Joie de découvrir votre texte, j’aurais pu vous suivre encore plus longtemps dans ces retours de plus en plus lointains
oh merci Sophie
j’aurais pu continuer bien sûr, développer… mais le temps nous impose du bref et influence notre écriture… et c’est bien
C’est très beau Françoise ❤️
Oui,Françoise, le choix n’est pas facile, car le « chez soi » est en fait un « chez nous » et parfois un « chez les autres »… Le dicton qui prétend « il vaut mieux un petit chez soi qu’un grand chez les autres » souligne bien qu’il y a un nid, un terrier, un abri idéal pour l’envol et le retour, qu’on le perd ou l’abandonne en fonction des circonstances. Les deuils sont des déflagrations fatales pour le sentiment du « chez nous », le « chez soi » devient alors plus mental que réel. Je pense tout d’un coup aux Lieux d’écriture de Marguerite DURAS et ceux d’autres écrivain.e.s qui sont souvent les lieux de retrouvailles avec l’enfance ou le refus des retrouvailles. On touche là à l’intimité de l’écriture inimitable d’une personne à l’autre, y compris dans une fratrie. Je suis très sensible à ce que vous écrivez et au comment vous l’écrivez, par touches et parcimonieusement.

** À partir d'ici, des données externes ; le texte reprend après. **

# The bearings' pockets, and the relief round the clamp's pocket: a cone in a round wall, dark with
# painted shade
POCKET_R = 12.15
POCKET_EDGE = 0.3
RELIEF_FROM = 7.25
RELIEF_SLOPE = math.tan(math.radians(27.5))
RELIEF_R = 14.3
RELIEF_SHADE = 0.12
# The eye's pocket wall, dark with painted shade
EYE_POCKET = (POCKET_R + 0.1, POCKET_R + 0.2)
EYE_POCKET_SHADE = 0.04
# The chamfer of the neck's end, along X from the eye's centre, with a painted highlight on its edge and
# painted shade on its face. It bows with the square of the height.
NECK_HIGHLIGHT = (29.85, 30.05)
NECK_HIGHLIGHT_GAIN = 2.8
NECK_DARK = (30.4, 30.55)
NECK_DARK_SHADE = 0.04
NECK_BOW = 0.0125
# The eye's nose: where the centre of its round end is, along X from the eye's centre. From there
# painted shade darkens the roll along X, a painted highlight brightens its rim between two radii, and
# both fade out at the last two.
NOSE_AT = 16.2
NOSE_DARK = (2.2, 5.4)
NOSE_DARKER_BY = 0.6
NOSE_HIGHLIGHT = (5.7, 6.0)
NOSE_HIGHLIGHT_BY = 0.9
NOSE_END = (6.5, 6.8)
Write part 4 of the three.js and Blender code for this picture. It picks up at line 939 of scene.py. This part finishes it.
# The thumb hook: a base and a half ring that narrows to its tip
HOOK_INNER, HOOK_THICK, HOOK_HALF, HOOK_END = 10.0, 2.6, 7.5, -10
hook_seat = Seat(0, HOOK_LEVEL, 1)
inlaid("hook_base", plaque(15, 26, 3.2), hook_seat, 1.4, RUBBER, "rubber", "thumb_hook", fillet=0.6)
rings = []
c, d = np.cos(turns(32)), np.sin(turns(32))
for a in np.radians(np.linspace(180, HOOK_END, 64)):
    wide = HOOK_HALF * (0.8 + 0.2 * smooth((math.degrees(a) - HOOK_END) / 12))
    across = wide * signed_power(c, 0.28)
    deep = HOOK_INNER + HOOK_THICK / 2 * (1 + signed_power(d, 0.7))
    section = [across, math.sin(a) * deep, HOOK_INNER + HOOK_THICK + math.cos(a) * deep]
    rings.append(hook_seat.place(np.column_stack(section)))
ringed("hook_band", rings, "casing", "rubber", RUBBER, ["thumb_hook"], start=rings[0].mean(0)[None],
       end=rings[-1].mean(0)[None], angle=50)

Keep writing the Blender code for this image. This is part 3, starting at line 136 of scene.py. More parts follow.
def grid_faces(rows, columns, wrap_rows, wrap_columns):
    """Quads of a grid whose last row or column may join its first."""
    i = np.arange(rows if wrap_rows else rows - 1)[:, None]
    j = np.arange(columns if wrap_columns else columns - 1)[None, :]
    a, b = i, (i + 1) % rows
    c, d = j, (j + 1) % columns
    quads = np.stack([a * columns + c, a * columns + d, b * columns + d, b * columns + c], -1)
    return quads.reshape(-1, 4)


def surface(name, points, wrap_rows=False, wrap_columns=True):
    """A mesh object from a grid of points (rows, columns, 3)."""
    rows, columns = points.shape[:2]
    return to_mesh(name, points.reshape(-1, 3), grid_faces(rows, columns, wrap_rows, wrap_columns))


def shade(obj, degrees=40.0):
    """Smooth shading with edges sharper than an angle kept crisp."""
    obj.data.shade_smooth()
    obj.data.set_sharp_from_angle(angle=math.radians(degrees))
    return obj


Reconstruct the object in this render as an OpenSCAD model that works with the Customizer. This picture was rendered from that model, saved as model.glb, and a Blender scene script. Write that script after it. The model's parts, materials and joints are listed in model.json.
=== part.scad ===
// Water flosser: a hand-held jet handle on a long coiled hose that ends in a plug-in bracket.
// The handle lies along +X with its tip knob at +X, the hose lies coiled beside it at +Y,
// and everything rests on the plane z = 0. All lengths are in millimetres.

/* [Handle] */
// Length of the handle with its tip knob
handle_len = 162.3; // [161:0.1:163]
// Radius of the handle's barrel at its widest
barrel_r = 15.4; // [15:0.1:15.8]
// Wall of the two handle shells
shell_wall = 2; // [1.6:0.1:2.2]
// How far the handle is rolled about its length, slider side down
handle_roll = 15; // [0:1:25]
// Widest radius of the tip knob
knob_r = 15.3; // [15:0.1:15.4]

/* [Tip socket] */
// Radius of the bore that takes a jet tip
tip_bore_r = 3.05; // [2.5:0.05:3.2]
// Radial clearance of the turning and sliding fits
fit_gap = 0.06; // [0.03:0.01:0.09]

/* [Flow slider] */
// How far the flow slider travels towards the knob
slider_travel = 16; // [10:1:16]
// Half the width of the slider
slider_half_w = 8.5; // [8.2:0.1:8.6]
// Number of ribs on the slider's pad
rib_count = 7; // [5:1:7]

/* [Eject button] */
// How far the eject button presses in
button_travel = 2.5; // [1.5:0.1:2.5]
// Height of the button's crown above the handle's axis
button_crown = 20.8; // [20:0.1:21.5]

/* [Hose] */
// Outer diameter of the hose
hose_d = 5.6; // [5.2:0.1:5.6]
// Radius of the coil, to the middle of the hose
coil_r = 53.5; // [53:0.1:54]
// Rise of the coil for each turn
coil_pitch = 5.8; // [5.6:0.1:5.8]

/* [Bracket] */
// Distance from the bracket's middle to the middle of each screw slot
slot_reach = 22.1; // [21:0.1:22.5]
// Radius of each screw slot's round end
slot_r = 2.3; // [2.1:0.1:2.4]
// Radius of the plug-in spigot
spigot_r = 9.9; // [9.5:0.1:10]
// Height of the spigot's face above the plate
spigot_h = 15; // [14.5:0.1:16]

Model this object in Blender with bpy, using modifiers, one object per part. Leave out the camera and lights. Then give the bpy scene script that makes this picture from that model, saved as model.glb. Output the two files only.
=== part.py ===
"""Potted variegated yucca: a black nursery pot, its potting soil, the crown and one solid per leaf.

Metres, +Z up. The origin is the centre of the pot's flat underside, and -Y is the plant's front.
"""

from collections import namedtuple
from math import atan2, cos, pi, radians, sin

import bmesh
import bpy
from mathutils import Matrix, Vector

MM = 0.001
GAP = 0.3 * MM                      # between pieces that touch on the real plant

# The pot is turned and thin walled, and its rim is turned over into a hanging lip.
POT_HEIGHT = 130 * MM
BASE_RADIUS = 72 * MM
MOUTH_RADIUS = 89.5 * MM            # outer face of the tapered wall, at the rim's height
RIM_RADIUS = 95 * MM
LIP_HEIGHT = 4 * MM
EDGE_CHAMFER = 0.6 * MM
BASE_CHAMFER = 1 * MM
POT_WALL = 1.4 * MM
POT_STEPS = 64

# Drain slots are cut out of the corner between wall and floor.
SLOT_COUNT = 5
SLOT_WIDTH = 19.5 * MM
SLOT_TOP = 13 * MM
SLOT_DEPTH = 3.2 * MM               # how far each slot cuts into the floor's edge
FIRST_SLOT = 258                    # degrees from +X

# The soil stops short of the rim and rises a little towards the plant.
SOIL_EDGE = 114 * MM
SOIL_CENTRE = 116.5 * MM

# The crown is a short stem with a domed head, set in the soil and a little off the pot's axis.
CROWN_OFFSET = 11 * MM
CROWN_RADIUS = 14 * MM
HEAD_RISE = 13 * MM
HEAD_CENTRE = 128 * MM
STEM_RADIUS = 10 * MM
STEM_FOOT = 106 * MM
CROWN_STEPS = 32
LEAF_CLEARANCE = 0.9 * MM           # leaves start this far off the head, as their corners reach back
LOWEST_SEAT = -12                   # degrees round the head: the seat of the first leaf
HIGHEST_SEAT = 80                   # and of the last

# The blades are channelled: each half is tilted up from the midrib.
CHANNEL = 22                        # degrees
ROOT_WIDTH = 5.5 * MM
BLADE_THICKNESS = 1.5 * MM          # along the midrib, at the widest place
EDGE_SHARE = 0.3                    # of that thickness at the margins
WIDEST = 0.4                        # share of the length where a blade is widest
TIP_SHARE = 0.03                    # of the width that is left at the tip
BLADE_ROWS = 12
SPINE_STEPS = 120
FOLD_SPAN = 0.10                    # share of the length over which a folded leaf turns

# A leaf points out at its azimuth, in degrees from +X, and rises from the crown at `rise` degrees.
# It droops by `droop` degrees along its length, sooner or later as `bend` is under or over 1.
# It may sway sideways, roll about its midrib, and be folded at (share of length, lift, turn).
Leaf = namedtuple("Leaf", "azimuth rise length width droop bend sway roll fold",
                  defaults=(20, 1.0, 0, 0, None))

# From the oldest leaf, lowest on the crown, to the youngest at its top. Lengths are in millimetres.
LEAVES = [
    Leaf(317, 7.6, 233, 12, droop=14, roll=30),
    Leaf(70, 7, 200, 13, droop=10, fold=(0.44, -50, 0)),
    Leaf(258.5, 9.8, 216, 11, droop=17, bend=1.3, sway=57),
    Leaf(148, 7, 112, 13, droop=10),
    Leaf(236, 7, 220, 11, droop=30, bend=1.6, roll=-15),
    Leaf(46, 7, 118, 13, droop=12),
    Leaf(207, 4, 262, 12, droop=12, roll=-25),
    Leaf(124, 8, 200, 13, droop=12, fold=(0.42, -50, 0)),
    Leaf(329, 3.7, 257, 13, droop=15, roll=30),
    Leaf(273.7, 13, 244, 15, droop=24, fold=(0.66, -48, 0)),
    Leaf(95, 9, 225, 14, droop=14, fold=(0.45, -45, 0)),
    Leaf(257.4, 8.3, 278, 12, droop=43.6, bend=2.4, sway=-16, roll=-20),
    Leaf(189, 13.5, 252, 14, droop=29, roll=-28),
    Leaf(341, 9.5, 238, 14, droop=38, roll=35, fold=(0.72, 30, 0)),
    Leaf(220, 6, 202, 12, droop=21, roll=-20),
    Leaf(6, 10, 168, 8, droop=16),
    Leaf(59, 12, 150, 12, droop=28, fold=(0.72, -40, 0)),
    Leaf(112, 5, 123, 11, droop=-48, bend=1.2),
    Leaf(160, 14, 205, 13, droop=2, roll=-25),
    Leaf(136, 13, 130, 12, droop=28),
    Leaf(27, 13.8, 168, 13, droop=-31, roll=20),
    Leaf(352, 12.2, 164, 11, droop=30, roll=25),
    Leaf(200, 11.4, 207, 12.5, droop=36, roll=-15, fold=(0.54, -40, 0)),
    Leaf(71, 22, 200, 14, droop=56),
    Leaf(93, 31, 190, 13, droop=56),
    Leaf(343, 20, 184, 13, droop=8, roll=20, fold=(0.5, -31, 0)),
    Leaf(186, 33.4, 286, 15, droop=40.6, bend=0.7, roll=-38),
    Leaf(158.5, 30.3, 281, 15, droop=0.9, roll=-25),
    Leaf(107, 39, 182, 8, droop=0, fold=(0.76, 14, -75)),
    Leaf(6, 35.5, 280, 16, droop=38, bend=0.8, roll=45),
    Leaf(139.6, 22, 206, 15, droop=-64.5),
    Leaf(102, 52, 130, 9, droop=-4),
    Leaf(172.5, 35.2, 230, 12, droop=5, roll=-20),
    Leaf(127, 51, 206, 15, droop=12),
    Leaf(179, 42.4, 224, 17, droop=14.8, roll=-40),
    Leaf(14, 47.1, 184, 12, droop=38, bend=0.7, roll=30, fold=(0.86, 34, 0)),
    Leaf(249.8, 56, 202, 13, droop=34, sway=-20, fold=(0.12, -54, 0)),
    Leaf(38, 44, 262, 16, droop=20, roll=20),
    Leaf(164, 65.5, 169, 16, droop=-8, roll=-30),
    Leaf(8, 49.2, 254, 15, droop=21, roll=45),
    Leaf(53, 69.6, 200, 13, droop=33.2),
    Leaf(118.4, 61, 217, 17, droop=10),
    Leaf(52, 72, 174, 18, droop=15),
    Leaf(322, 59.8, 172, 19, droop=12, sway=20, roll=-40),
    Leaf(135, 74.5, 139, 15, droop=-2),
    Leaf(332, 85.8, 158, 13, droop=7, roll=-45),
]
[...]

merci Marie Thérèse pour ce bel écho…
en effet d’autres textes auraient pu être écrits sur ce thème du retour vers son « chez soi », d’autres chez soi, tous comptant fort dans l’histoire intime
C’est beau, tous ces retours, jamais les mêmes, toujours les mêmes. Avec l’enfance qui s’éloigne petit à petit, à chaque retour.
Merci Françoise !
ne pas trop s’épancher mais dire quand même, toujours un challenge
il y aurait bien d’autres retours et d’autres « chez moi »
merci Fil pour cette fidélité qui se renforce avec les jours qui passent
Depuis que j’ai découvert Michel Butor, j’adore le « tu ». Le tien est réflexif, je trouve ça très intéressant. Et puis, ton art de raconter. J’aime beaucoup.
Plaisir éprouvé à découvrir la trace du passage de chacun…
Et quand on commence à utiliser le « tu », on n’a plus envie de le quitter…
Comme une carte dépliée où nous trouvons nos repères communs et sur laquelle tu superposes un calque intime qui situe toute une vie. C’est très beau, merci Françoise.
oui, une carte géographique au fil du temps
une carte du temps
encore un texte à poursuivre… là où cet atelier nous mène !
(je me réjouis de ton passage par ici…)
J’aime le tu et ces retours tout au long des années. Toujours le même point d’arrivée et jamais le même voyage.
merci pour ce parcours dans le temps
et on ne le sait qu’en vivant le temps qui sépare chaque retour… et il y en aurait tant encore à retrouver et à écrire…
(bien contente de ton passage)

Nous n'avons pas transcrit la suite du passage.